# TASK TO CARRY OUT:
Will you repeat only the lines beginning at the one that mentions "vibration_motor();" and ending at the one that mentions "from mathutils import Matrix, Vector, noise", both of them included, exactly?

# COLLECTED DATA:
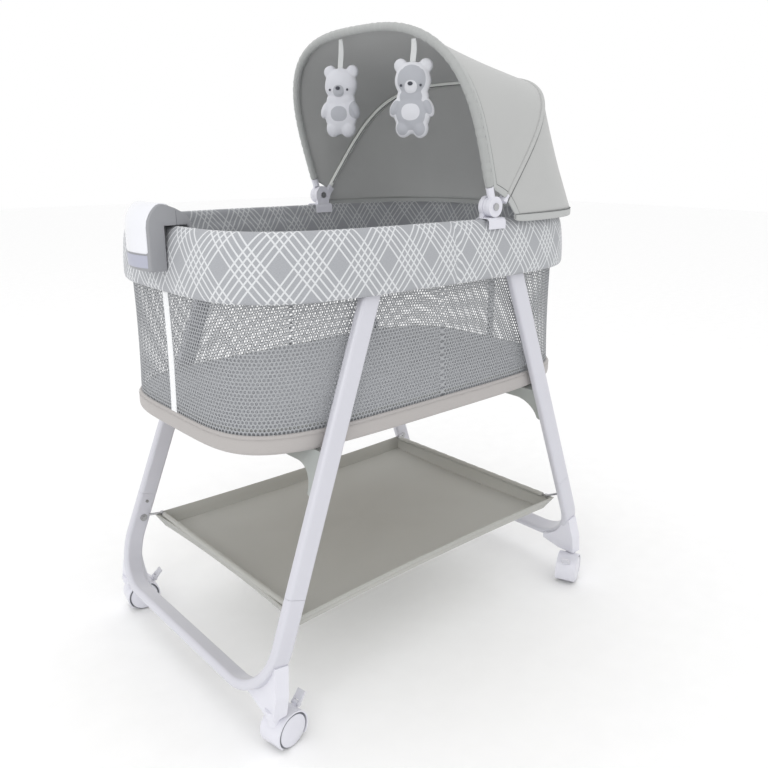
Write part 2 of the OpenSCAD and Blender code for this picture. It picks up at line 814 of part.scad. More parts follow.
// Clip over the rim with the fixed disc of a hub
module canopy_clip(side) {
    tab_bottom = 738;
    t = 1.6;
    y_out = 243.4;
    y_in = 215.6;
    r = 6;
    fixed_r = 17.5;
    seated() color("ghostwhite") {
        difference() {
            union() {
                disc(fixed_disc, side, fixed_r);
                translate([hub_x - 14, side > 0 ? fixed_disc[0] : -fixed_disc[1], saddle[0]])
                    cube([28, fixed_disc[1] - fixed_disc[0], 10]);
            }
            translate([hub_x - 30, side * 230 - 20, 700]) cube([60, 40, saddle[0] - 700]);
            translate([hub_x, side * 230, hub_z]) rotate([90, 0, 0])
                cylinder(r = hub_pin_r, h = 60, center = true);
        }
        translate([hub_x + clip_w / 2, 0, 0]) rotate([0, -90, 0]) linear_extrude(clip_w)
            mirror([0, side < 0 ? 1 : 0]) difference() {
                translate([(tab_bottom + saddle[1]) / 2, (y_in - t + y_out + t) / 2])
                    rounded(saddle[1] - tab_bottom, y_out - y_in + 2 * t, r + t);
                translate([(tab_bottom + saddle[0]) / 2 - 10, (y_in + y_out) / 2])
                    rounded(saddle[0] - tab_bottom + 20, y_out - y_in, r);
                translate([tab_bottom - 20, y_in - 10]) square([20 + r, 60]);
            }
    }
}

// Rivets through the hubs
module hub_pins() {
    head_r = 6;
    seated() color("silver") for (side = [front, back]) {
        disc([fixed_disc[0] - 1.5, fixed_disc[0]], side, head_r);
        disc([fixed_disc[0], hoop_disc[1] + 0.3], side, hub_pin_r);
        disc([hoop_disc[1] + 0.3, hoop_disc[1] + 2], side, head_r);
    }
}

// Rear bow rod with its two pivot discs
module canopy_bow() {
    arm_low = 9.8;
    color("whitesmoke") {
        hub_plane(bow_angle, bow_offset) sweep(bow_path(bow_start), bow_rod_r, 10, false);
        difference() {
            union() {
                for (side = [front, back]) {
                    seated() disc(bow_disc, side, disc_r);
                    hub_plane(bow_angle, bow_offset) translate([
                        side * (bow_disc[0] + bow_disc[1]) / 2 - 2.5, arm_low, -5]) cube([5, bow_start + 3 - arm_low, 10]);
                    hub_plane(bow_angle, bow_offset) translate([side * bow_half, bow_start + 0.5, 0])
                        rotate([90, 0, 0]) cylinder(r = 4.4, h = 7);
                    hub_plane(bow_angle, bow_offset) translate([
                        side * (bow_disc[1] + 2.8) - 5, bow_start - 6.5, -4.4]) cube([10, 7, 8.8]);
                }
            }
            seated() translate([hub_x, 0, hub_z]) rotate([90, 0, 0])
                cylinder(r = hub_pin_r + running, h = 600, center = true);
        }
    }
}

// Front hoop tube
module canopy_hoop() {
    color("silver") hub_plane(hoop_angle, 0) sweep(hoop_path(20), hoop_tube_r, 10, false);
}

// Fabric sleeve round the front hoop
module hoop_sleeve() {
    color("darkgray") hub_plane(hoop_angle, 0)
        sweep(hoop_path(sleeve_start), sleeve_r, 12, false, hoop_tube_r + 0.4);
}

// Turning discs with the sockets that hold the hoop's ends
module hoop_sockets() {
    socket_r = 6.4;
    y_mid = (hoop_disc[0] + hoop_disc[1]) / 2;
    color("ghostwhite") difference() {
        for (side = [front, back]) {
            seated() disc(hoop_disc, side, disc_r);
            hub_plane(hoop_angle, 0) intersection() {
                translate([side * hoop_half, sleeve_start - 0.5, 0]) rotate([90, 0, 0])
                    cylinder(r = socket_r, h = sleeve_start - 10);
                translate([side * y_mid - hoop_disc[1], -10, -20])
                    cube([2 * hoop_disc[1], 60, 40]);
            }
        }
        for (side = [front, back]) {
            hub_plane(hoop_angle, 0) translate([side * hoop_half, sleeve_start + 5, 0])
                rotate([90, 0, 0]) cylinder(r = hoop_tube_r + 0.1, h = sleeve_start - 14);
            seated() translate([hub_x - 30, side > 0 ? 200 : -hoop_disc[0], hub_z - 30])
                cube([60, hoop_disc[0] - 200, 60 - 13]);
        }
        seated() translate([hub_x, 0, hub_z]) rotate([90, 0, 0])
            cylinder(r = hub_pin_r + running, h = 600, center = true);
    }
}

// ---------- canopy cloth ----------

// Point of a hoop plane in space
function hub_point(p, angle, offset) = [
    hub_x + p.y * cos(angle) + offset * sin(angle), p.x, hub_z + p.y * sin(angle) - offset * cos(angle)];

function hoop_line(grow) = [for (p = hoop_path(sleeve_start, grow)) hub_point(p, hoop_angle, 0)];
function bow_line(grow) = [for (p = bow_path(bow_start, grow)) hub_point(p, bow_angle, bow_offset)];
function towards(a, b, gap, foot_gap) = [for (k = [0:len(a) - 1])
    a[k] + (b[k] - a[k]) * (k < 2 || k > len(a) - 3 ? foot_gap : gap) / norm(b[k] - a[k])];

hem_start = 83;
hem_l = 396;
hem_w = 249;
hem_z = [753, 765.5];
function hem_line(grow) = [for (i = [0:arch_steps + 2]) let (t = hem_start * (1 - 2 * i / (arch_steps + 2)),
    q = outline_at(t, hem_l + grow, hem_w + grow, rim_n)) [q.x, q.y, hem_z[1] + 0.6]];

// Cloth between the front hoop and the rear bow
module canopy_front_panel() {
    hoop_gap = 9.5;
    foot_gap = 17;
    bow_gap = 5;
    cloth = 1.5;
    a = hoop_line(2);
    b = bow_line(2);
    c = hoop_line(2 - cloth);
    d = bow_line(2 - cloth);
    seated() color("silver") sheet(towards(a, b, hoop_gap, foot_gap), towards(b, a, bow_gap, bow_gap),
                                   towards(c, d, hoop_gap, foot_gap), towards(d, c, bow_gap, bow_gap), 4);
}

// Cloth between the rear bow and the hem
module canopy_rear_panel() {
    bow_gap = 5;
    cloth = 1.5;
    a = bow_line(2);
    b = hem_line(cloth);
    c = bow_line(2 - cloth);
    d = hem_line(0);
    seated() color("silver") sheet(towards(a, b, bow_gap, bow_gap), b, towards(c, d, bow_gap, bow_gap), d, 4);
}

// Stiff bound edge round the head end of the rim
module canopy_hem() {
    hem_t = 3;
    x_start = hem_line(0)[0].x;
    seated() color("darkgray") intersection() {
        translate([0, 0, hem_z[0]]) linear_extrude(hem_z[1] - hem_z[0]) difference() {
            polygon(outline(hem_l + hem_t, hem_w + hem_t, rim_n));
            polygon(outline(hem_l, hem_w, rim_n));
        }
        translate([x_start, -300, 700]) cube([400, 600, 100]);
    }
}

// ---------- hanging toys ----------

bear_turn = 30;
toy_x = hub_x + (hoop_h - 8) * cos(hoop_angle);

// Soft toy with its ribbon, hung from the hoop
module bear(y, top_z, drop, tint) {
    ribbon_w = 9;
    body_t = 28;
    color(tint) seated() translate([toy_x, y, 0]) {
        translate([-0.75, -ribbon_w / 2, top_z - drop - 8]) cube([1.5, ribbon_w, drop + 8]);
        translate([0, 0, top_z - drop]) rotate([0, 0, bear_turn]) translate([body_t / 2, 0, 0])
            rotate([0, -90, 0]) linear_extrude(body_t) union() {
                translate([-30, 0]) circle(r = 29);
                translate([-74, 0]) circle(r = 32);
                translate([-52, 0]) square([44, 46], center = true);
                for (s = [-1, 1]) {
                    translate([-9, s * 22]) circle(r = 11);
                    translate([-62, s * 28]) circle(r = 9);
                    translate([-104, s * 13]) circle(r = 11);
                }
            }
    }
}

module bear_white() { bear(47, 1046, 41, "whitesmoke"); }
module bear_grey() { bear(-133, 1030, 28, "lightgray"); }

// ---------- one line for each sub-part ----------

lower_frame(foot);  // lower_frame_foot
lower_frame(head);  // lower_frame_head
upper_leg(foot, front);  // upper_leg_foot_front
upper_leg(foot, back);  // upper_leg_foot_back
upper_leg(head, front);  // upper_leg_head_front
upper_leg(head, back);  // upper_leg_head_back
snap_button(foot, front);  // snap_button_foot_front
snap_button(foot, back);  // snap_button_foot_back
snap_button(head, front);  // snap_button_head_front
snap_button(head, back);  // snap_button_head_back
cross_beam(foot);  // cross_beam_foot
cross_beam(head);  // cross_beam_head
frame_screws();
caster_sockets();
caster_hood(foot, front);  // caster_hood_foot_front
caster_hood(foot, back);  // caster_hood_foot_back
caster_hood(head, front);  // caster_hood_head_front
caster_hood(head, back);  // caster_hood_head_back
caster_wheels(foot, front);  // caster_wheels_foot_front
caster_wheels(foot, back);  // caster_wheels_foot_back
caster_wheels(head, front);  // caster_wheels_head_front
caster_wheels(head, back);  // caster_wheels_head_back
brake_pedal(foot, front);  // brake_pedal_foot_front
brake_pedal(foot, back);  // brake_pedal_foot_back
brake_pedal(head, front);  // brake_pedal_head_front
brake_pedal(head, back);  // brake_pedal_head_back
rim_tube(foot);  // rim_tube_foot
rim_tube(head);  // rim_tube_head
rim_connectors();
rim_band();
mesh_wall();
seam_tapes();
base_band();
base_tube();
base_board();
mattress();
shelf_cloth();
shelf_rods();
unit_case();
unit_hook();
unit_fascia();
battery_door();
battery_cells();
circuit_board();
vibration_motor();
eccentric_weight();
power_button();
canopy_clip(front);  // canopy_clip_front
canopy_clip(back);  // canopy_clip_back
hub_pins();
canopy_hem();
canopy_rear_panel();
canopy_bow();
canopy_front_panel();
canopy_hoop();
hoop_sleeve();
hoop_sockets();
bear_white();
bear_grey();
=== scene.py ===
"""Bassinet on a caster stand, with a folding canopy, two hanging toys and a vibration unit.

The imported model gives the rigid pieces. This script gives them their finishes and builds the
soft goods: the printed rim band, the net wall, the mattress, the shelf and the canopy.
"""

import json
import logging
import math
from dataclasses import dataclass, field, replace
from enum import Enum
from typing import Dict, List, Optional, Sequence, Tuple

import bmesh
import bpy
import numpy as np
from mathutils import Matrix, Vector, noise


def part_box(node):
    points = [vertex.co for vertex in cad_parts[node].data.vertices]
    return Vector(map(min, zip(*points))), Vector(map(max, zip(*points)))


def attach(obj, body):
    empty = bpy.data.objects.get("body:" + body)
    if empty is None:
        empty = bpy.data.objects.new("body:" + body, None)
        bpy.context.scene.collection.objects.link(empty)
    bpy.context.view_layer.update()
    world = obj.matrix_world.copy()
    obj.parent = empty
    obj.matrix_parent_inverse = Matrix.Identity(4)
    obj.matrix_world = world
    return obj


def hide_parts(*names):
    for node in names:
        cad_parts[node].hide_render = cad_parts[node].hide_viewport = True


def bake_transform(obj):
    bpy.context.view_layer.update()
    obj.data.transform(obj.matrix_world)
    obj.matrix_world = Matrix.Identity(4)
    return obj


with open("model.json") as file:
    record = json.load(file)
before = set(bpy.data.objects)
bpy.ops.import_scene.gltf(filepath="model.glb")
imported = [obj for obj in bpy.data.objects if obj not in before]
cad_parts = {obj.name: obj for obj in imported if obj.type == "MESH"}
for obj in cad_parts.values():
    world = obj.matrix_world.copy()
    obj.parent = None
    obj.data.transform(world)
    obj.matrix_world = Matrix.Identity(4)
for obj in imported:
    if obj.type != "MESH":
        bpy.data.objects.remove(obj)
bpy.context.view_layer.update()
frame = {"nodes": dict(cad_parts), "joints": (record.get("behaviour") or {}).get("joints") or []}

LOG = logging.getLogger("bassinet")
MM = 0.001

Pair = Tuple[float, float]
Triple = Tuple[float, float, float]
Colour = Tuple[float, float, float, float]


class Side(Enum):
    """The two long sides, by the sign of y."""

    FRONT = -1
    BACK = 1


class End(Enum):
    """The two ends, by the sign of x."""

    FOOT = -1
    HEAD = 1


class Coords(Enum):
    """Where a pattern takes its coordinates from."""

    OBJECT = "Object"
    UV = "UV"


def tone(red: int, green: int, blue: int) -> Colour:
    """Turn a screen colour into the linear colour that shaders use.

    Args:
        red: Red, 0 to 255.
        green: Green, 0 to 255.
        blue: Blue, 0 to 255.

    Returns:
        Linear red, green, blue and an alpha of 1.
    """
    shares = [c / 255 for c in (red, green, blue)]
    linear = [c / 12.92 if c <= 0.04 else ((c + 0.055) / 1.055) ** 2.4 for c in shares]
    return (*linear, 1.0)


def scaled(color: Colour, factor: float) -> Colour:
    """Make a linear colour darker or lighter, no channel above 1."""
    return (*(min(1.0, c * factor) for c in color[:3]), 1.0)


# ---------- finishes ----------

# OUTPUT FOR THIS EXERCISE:
vibration_motor();
eccentric_weight();
power_button();
canopy_clip(front);  // canopy_clip_front
canopy_clip(back);  // canopy_clip_back
hub_pins();
canopy_hem();
canopy_rear_panel();
canopy_bow();
canopy_front_panel();
canopy_hoop();
hoop_sleeve();
hoop_sockets();
bear_white();
bear_grey();
=== scene.py ===
"""Bassinet on a caster stand, with a folding canopy, two hanging toys and a vibration unit.

The imported model gives the rigid pieces. This script gives them their finishes and builds the
soft goods: the printed rim band, the net wall, the mattress, the shelf and the canopy.
"""

import json
import logging
import math
from dataclasses import dataclass, field, replace
from enum import Enum
from typing import Dict, List, Optional, Sequence, Tuple

import bmesh
import bpy
import numpy as np
from mathutils import Matrix, Vector, noise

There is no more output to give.